Monday, August 5, 2013

Duty to Cooperate Alive and Well in Oregon

Insurers are celebrating the new decision from Oregon's federal district court in the long-running Charter Oak et al. v. Interstate Mechanical et al. case finding that the policyholder lost all coverage by breaching the duty to cooperate.  In my view, this is a bad-facts-make-bad-law situation involving a fact pattern not likely to be repeated, that will unduly encourage out-of-state insurer lawyers to take an aggressive position in coverage disputes.  In this case the developer and the general contractor on a project in Montana were owned by the same person, and were therefore aligned as opponents in the defect litigation in that state.  The carrier agreed to defend the contractor (as an additional insured) in the underlying case.  The problem was that (according to the decision, at least) they failed to maintain even the appearance of an arms-length relationship in concocting the damages being sought from the contractor, including having the insurance defense lawyer for the contractor submit a declaration from the developer's damages expert using the defense lawyer's letterhead.  Those kind of bad facts make it difficult to survive the "smell test" that all judges employ, no matter what the legal standard is.

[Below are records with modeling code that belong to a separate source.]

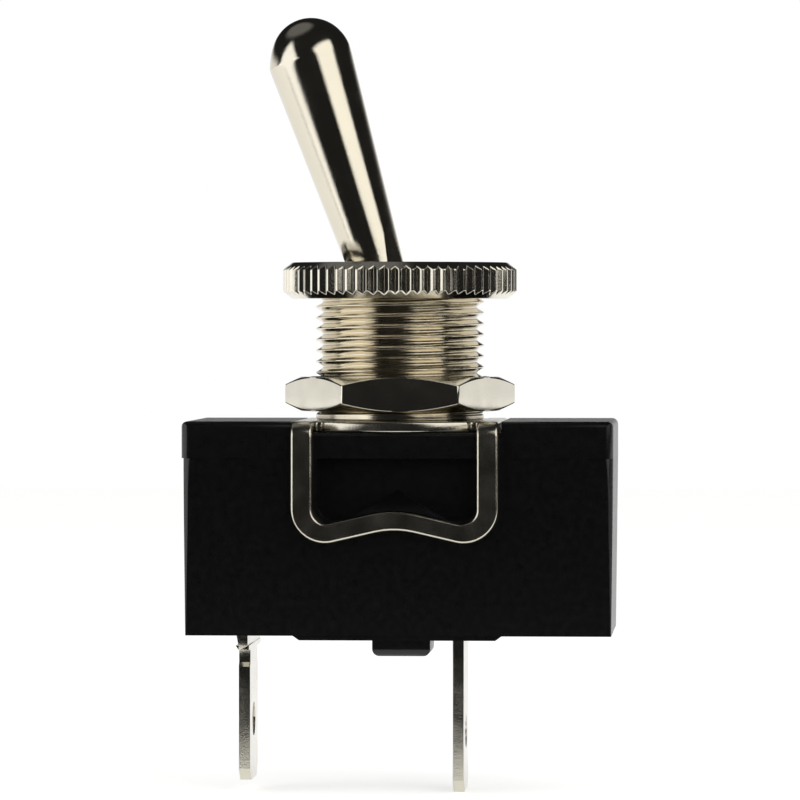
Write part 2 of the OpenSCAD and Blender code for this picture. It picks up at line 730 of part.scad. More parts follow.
// Base: box below the cover, with the terminals' slots, the load seat and the rocker's stop
module base() {
    seat_from = -load_x + blade_t / 2 + terminal_bend + mould_play;
    seat_d = rocker_w;
    stop_d = rocker_w - 1;
    stop_top = wing_height(stop_x + stop_w / 2) - wing_under - stop_play;
    color([0.08, 0.08, 0.08]) {
        difference() {
            translate([housing_offset, 0, 0]) {
                difference() {
                    translate([base_shift, 0, 0]) base_body();
                    translate([0, 0, inner_floor]) linear_extrude(far)
                        rounded_rect(cavity_w, cavity_d, corner_r);
                    front_and_back() pocket();
                }
                front_and_back() wedge();
                translate([0, 0, base_under]) foot();
            }
            terminal_slot(-load_x);
            terminal_slot(common_x);
            translate([0, 0, inner_floor - rivet_lower_h - mould_play])
                cylinder(r = rivet_head_r + 2 * mould_play, h = 1);
        }
        cuboid(seat_from, load_flange_end, -seat_d / 2, seat_d / 2,
               inner_floor - eps, load_flange_top - blade_t);
        cuboid(stop_x - stop_w / 2, stop_x + stop_w / 2, -stop_d / 2, stop_d / 2,
               inner_floor - eps, stop_top);
    }
}

// Raised foot and the key in the middle of it
module foot() {
    upright(base_d - 2 * foot_inset)
        polygon([[-foot_l / 2, eps], [-foot_l / 2, 0], [foot_bevel - foot_l / 2, -foot_h],
                 [foot_l / 2 - foot_bevel, -foot_h], [foot_l / 2, 0], [foot_l / 2, eps]]);
    intersection() {
        upright(key_d) key_face(key_w);
        along_x(key_w) key_face(key_d);
    }
}

// The key seen from one side
module key_face(w) {
    polygon(rounded([[-w / 2, 0, 0], [-w / 2, -key_h, key_round],
                     [w / 2, -key_h, key_round], [w / 2, 0, 0]]));
}

// Slot for a blade at x, its upper mouth bevelled to clear the inside of the terminal's bend
module terminal_slot(x) {
    w = blade_w / 2 + mould_play / 2;
    t = blade_t / 2 + mould_play / 2;
    bevel = terminal_bend + mould_play;
    cuboid(x - t, x + t, -w, w, base_under - 2, inner_floor + 1);
    translate([x, 0, 0]) upright(2 * w)
        polygon([[-t - bevel, inner_floor + eps], [-t, inner_floor - bevel],
                 [t, inner_floor - bevel], [t + bevel, inner_floor + eps]]);
}

// Height of the rocker's top at x on the free wing, as it rests
function wing_height(x) =
    let (v = turned(vertex, rocker_tilt)) trunnion_z + v.y + (x - v.x) * tan(wing_angle - rocker_tilt);

// A blade terminal in Y and Z, from its cut tip up to the foot of its bend
module blade_face(len, top) {
    tip = base_under - len;
    cut_w = 1.1;
    difference() {
        polygon([[-blade_w / 2, top], [-blade_w / 2, tip + blade_cut], [cut_w - blade_w / 2, tip],
                 [blade_w / 2 - cut_w, tip], [blade_w / 2, tip + blade_cut], [blade_w / 2, top]]);
        translate([0, tip + blade_hole_up]) circle(d = blade_hole_d, $fn = 48);
    }
}

// A blade standing at x that bends over at the top into a flange reaching to flange_end
module blade_terminal(x, len, flange_top, flange_end) {
    side = sign(flange_end - x);
    outer = terminal_bend + blade_t;
    bend_z = flange_top - outer;
    translate([x, 0, 0]) along_x(blade_t) blade_face(len, bend_z);
    upright(blade_w) translate([x - side * blade_t / 2, 0]) scale([side, 1]) {
        translate([outer, bend_z]) mirror([1, 0]) quarter_ring(terminal_bend, outer);
        translate([outer, flange_top - blade_t]) square([abs(flange_end - x) + blade_t / 2 - outer, blade_t]);
    }
}

// Load terminal: shoulders, a swaged lip and a neck below the base, and the fixed contact riveted
// into its flange
module load_terminal() {
    t = blade_t / 2;
    lip_top = base_under - shoulder_h;
    lip_low = lip_top - lip_h;
    neck_low = lip_low - load_neck_h;
    neck = blade_w / 2 - load_neck_in;
    color("darkgray") difference() {
        union() {
            blade_terminal(-load_x, load_len, load_flange_top, load_flange_end);
            translate([-load_x, 0, 0]) {
                upright(shoulder_w) polygon([[-t, base_under], [t, base_under],
                                             [t, lip_top - eps], [shoulder_taper - t, lip_top - eps]]);
                upright(shoulder_w - 2 * load_neck_in)
                    polygon([[-t - lip_out, lip_top], [t + lip_out, lip_top],
                             [t + lip_out, lip_low], [shoulder_taper - t, lip_low]]);
            }
        }
        front_and_back() translate([-load_x, 0, 0]) along_x(2 * blade_t)
            polygon([[-far, lip_low], [-neck, lip_low], [-neck, neck_low],
                     [-blade_w / 2, neck_low - load_neck_in], [-far, neck_low - load_neck_in]]);
        translate([fixed_x, 0, load_flange_top - blade_t - 1]) cylinder(r = shank_r, h = blade_t + 2);
    }
}

// Common terminal: its flange lies on the base's floor and carries the cradle
module common_terminal() {
    color("darkgray") difference() {
        blade_terminal(common_x, common_len, cradle_floor, -cradle_l / 2 - flange_past);
        translate([0, 0, inner_floor - 1]) cylinder(d = rivet_d, h = blade_t + 2);
    }
}

// Silver contact on the load terminal
module fixed_contact() {
    color("white") translate([fixed_x, 0, 0]) {
        translate([0, 0, load_flange_top]) cylinder(r = contact_r, h = fixed_contact_h);
        translate([0, 0, load_flange_top - blade_t]) cylinder(r = shank_r, h = blade_t + eps);
    }
}

// Places its child on the rocker's trunnions as the rocker rests, open
module on_rocker() {
    translate([0, 0, trunnion_z]) rotate([0, rocker_tilt, 0]) children();
}

// Places its child on the contact wing's underside, +Z pointing out of it
module on_contact_wing() {
    p = vertex + contact_reach * wing_dir + rocker_t * wing_down;
    translate([p.x, 0, p.y]) rotate([0, 180 + wing_angle, 0]) children();
}

// Bent strip that rocks under the plunger
module rocker() {
    right_dir = [cos(wing_angle), sin(wing_angle)];
    left = vertex + contact_wing * wing_dir;
    right = vertex + free_wing * right_dir;
    color("peru") on_rocker() difference() {
        union() {
            upright(rocker_w) polygon([vertex, right, right + rocker_t * [sin(wing_angle), -cos(wing_angle)],
                                       vertex - [0, wing_under], left + rocker_t * wing_down, left]);
            rotate([90, 0, 0])
                cylinder(r = trunnion_r, h = 2 * (ear_in + cradle_t) - ear_play, center = true);
        }
        on_contact_wing() translate([0, 0, -rocker_t - 1]) cylinder(r = shank_r, h = rocker_t + 2);
    }
}

// Silver contact with a domed face, riveted through the rocker
module moving_contact() {
    head_h = 0.25;               // upset end on the strip's upper face
    color("white") on_rocker() on_contact_wing() {
        intersection() {
            cylinder(r = contact_r, h = contact_h + 1);
            translate([0, 0, contact_h - contact_dome]) sphere(contact_dome);
        }
        translate([0, 0, -rocker_t]) cylinder(r = shank_r, h = rocker_t + eps);
        translate([0, 0, -rocker_t - head_h]) cylinder(r1 = shank_r + 0.1, r2 = shank_r + 0.3, h = head_h);
    }
}

// Cradle: a folded strip whose two ears hold the rocker's trunnions
module rocker_cradle() {
    ear_out = ear_in + cradle_t;
    bend = 0.3;
    top = trunnion_z + bend;
    notch = trunnion_r + trunnion_clearance;
    color("darkgray") difference() {
        union() {
            cuboid(-cradle_l / 2, cradle_l / 2, bend - ear_in, ear_in - bend,
                   cradle_floor, cradle_floor + cradle_t);
            front_and_back() along_x(cradle_l) {
                translate([bend - ear_in, cradle_floor + cradle_t + bend])
                    rotate(180) quarter_ring(bend, bend + cradle_t);
                translate([-ear_out, cradle_floor + cradle_t + bend])
                    square([cradle_t, top - cradle_floor - cradle_t - bend]);
            }
        }
        translate([0, 0, trunnion_z]) rotate([90, 0, 0]) cylinder(r = notch, h = far, center = true);
        cuboid(-notch, notch, -far, far, trunnion_z, far);
        cylinder(d = rivet_d, h = far, center = true);
    }
}

// Rivet through the cradle and the common terminal
module cradle_rivet() {
    inner_r = rivet_head_r - rivet_bevel;
    color("silver") {
        translate([0, 0, inner_floor]) cylinder(d = rivet_d, h = blade_t + cradle_t);
        translate([0, 0, cradle_floor + cradle_t])
            cylinder(r1 = rivet_head_r, r2 = inner_r, h = rivet_upper_h);
        translate([0, 0, inner_floor - rivet_lower_h])
            cylinder(r1 = inner_r, r2 = rivet_head_r, h = rivet_lower_h);
    }
}

lever();
lever_pin();
lever_spring();
plunger();
threaded_bush();
knurled_nut();
hex_nut();
mounting_strap();
cover();
base();
load_terminal();
common_terminal();
fixed_contact();
moving_contact();
rocker();
rocker_cradle();
cradle_rivet();
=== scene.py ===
"""Panel toggle switch: finished surfaces, materials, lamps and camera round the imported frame.

Lengths in the constants are millimetres and turned to metres where a shape is made. The frame's
origin is on the bush axis in the seat of the hex nut, with +Z up the bush and -Y at the front.
"""
import math

import bmesh
import bpy
import numpy as np
from mathutils import Matrix, Vector


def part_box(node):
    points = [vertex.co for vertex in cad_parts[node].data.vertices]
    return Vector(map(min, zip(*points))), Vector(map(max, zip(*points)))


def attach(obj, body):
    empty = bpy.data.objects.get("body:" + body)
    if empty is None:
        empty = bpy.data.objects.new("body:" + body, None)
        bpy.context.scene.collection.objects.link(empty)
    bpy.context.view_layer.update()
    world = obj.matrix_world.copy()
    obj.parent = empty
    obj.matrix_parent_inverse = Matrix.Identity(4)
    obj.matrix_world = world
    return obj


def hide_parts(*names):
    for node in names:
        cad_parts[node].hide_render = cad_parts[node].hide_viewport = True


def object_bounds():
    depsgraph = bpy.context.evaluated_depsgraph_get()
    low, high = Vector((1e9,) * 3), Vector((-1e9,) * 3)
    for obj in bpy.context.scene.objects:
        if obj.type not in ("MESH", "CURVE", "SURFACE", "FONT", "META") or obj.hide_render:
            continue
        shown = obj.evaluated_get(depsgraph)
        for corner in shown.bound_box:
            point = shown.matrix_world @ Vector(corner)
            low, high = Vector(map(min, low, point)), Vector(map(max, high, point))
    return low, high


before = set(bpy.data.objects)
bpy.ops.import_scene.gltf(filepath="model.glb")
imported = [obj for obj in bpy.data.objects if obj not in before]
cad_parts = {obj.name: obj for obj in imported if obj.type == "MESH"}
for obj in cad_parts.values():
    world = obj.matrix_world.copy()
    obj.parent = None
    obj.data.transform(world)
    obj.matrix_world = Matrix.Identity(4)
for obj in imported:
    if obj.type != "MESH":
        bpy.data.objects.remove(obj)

MM = 0.001
cad_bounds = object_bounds()


# ---------------------------------------------------------------- sizes, in millimetres

def level(node, corner, axis):
    """One coordinate of a node's box in millimetres; corner 0 is its lowest, 1 its highest."""
    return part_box(node)[corner][axis] / MM


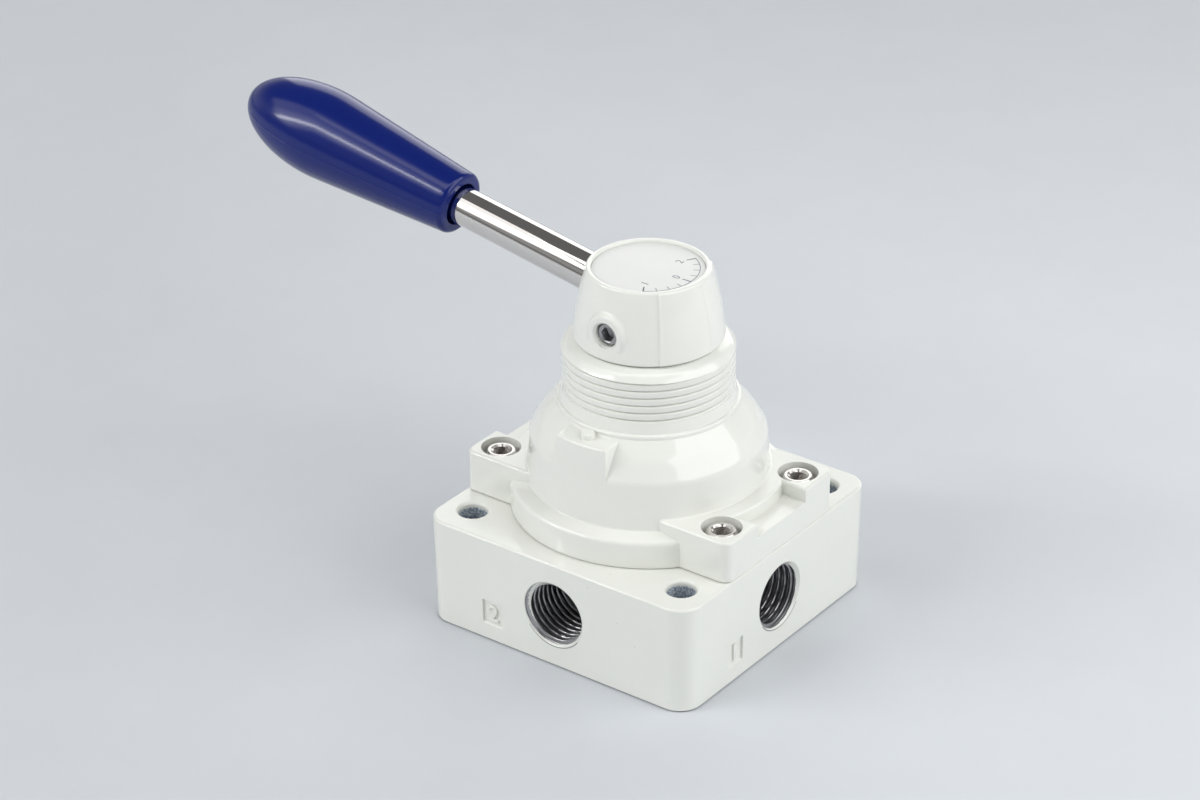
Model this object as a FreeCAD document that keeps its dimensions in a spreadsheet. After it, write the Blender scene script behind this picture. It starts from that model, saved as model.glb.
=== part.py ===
import FreeCAD, Part
import os
import math
import Sketcher

# Hand lever air valve: a square base with four ports, a domed cover with a threaded collar,
# and a lever head that turns a sealing disc between three positions.
# Millimetres. Z is up, the origin is the centre of the base's underside, the lever points to -X.

SIZES = [
    # base
    ("base_size", 60, "width of the square base at its top"),
    ("base_height", 21.5, "height of the base"),
    ("base_draft", 0.8, "draft of the base's side walls, degrees"),
    ("base_corner", 4.5, "radius of the base's upright corners"),
    ("cast_edge", 0.5, "rounding of the cast outer edges"),
    ("mount_edge_x", 6.15, "distance of the mounting holes from the base's side along X"),
    ("mount_edge_y", 7.1, "distance of the mounting holes from the base's side along Y"),
    ("mount_hole", 5.5, "diameter of the mounting holes"),
    ("mount_rim", 0.6, "rounding of the mounting holes' rims"),
    ("port_height", 10.75, "height of the port axes"),
    ("port_thread", 13.16, "major diameter of the port thread"),
    ("port_depth", 12, "depth of the port thread"),
    ("port_chamfer", 0.3, "chamfer at a port's mouth"),
    ("port_core", 9, "diameter of the bore behind the thread"),
    ("core_runout", 1, "depth of that bore past the passage"),
    ("passage", 6, "diameter of the passages up to the seat"),
    ("passage_radius", 12, "distance of the passages from the axis"),
    ("mark_width", 4.8, "width of the sunk panel beside a port"),
    ("mark_height", 5.2, "height of that panel"),
    ("mark_depth", 0.25, "depth of that panel"),
    ("mark_offset", 14.2, "distance of that panel from the port axis"),
    ("mark_centre", 5.7, "height of that panel's centre"),
    # seat and disc
    ("seat_diameter", 38, "diameter of the sealing sheet"),
    ("seat_thickness", 1.5, "thickness of the sealing sheet"),
    ("disc_play", 0.58, "radial gap of the rotary disc in the chamber"),
    ("disc_gap", 0.35, "gap between the rotary disc and the spindle's flange"),
    ("slide_gap", 0.05, "film between sliding faces"),
    ("slot_width", 6, "width of the disc's kidney pockets"),
    ("slot_depth", 4, "depth of the kidney pockets"),
    ("slot_sweep", 92, "angle between the end centres of a kidney pocket, degrees"),
    # cover
    ("cover_width", 34.4, "width of the cover's plate along Y"),
    ("cover_height", 8.3, "height of the cover's plate"),
    ("cover_corner", 2, "radius of the plate's upright corners"),
    ("flange_ledge", 3.1, "width of the round flange round the dome's foot"),
    ("flange_height", 5.6, "height of the round flange"),
    ("pocket_width", 15.5, "width of the pocket at each end of the plate"),
    ("dome_foot", 45.6, "diameter of the dome at the flange"),
    ("dome_draft", 4.2, "draft of the dome's wall, degrees"),
    ("dome_wall_height", 9.8, "height of the dome's wall over the flange"),
    ("dome_bulge", 3, "rounding between wall and cone"),
    ("cone_height", 6.4, "height of the cone over the wall"),
    ("cone_diameter", 34.4, "diameter of the cone's top"),
    ("step_height", 0.9, "height of the step ring"),
    ("step_ledge", 0.6, "width of the step ring round the band above it"),
    ("neck_height", 2.1, "height of the band between the step and the thread"),
    ("thread_length", 8, "length of the collar thread"),
    ("collar_diameter", 32.2, "outer diameter of the collar thread"),
    ("thread_tooth", 0.6, "height of the collar thread's tooth"),
    ("collar_rise", 2, "height of the collar's shoulder over the thread"),
    ("collar_slope", 0.7, "how far the shoulder slopes in before it flattens"),
    ("collar_in", 2.5, "how far the collar's top face lies inside its thread"),
    ("pad_half", 5.5, "half width of the locating pad"),
    ("pad_depth", 6, "how far the pad reaches down the dome's wall"),
    ("pad_drop", 0.3, "height of the cone's top over the pad"),
    ("pad_pin", 2.7, "diameter of the locating pin"),
    ("pad_pin_height", 1.1, "height of the locating pin above its pad"),
    ("pad_pin_setback", 1.5, "distance of the locating pin's axis from the cone's top edge"),
    ("cover_wall", 3, "wall of the dome"),
    ("roof", 5, "depth of the chamber's ceiling under the cone's top"),
    ("roof_corner", 2, "how far the chamber's upper corner is cut off"),
    # cover screws
    ("screw_edge_x", 4.8, "distance of the cover screws from the plate's side along X"),
    ("screw_edge_y", 4.9, "distance of the cover screws from the plate's side along Y"),
    ("screw_thread", 4, "thread diameter of the cover screws"),
    ("screw_length", 12, "length of the cover screws under the head"),
    ("screw_runout", 1.25, "depth of the tapped holes past the screws"),
    ("screw_head", 7, "head diameter of the cover screws"),
    ("screw_head_height", 4, "head height of the cover screws"),
    ("screw_socket", 3, "width across flats of their sockets"),
    ("screw_sink", 0.55, "depth of the screw heads below the plate's top"),
    ("counterbore_play", 0.3, "radial gap round the screw heads"),
    ("washer_height", 0.9, "thickness of the split washers"),
    ("washer_gap", 0.45, "width of the washers' split"),
    ("bolt_clearance", 0.2, "radial clearance of a screw in a plain hole"),
    ("thread_clearance", 0.05, "radial gap between a screw and its tapped hole"),
    # seals
    ("seal_land", 1.7, "wall between the seat's recess and the body seal's groove"),
    ("body_seal_cord", 1.2, "cord of the body seal"),
    ("shaft_seal_cord", 1.5, "cord of the shaft seal"),
    ("shaft_seal_rise", 1.4, "height of the shaft seal's groove over the ceiling"),
    ("seal_gap", 0.05, "play of a seal in its groove"),
    # spindle
    ("shaft", 10, "diameter of the spindle's shaft"),
    ("bush_wall", 1.47, "wall of the bush"),
    ("bush_length", 12, "length of the bush"),
    ("bush_sink", 0.3, "depth of the bush below the collar's top face"),
    ("running_gap", 0.03, "radial gap of the shaft in its bush"),
    ("shaft_gap", 0.1, "radial gap of the shaft in the cover"),
    ("spindle_flange", 30, "diameter of the spindle's flange"),
    ("spindle_flange_height", 7, "height of the spindle's flange"),
    ("thrust_height", 1.2, "thickness of the thrust washer"),
    ("thrust_margin", 0.9, "gap between the thrust washer and the balls"),
    ("drive_pin", 4, "diameter of the drive pins"),
    ("drive_pin_edge", 4, "distance of the drive pins from the flange's rim"),
    ("drive_pin_reach", 3, "depth of the drive pins in each part"),
    ("spring_bore", 12, "diameter of the bore that holds the disc's spring"),
    ("spring_bore_depth", 4.5, "depth of that bore in the disc"),
    ("spring_wire", 1, "wire of the disc's spring"),
    ("spring_turns", 3, "turns of the disc's spring"),
    # detent
    ("ball", 4, "diameter of the detent balls"),
    ("ball_edge", 4, "distance of the balls from the flange's rim"),
    ("ball_gap", 0.08, "radial gap of a ball in its hole"),
    ("ball_floor", 1, "floor under the ball springs"),
    ("notch_depth", 0.5, "travel of a ball into its notch"),
    ("notch_angle", 45, "angle between two notches, degrees"),
    ("ball_wire", 0.5, "wire of the ball springs"),
    ("ball_turns", 3, "turns of the ball springs"),
    # lever head
    ("head_gap", 0.3, "gap between the head and the collar"),
    ("head_foot", 28.1, "diameter of the head's foot"),
    ("head_waist", 25.5, "diameter where the head's side bends inwards"),
    ("head_bend", 8.7, "height of that bend over the foot"),
    ("head_rim", 22.9, "outer diameter of the head's rim"),
    ("head_over", 7.6, "height of the rim over the lever's axis"),
    ("rim_wall", 0.8, "wall of the rim round the dish"),
    ("head_dish_depth", 0.9, "depth of the dish"),
    ("head_roof", 2.9, "wall between the dish and the spindle's end"),
    ("foot_wall", 1.95, "wall round the hollow in the foot"),
    ("head_hollow_depth", 1.6, "depth of that hollow"),
    ("head_hub", 17, "diameter of the hub round the shaft"),
    ("set_rise", 4.7, "height of the set screw over the foot"),
    ("set_thread", 5, "thread diameter of the set screw"),
    ("set_socket", 2.5, "width across flats of its socket"),
    ("set_socket_depth", 2.4, "depth of its socket"),
    ("set_length", 8, "length of the set screw"),
    ("set_boss", 8.2, "diameter of the flat round the set screw"),
    ("set_boss_in", 0.6, "how far that flat lies inside the foot's radius"),
    ("flat_depth", 0.8, "depth of the shaft's flat"),
    ("plate_thickness", 0.3, "thickness of the dial plate"),
    ("plate_gap", 0.15, "radial gap of the dial plate in the dish"),
    # lever
    ("lever_rise", 6, "height over the foot where the lever's axis meets the spindle's"),
    ("lever_tilt", 10, "tilt of the lever above level, degrees"),
    ("rod", 7.32, "diameter of the rod"),
    ("rod_gap", 1.4, "distance of the rod's inner end from the shaft"),
    ("rod_thread", 6, "diameter of the rod's threaded end"),
    ("grip_mouth", 43.9, "distance of the grip's mouth along the lever"),
    ("grip_length", 51.6, "length of the grip"),
    ("grip_tip", 17.85, "half length of the grip's rounded end"),
    ("grip_diameter", 17.5, "largest diameter of the grip"),
    ("grip_taper", 0.088, "taper of the grip's side, radius over length"),
    ("grip_lip", 1.2, "rounding of the grip's mouth"),
    ("grip_play", 0.25, "radial gap of the rod in the grip's mouth"),
    ("insert_sink", 3.2, "depth of the insert below the mouth"),
    ("insert_diameter", 8.8, "outer diameter of the insert"),
    ("insert_length", 14, "length of the insert"),
]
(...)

The notable points in the decision are these: a prediction that Oregon courts would find that a court can find an insurer to have been prejudiced by a lack of cooperation even before the underlying case is over; and a finding that an insured's giving notice of an intent to stipulate to a judgment needs to be roughly contemporary with the settlement itself - it is not enough to have warned the carrier earlier in the litigation that the insured was contemplating such a move.  While one can take issue with both propositions (and I do), it is somewhat easy to understand how those calls came down when you go back to the "smell test" problem.  And like it or not, these holdings demonstrate why competent policyholder counsel need to keep up to date on developments from every jurisdiction considering new points of Oregon coverage law.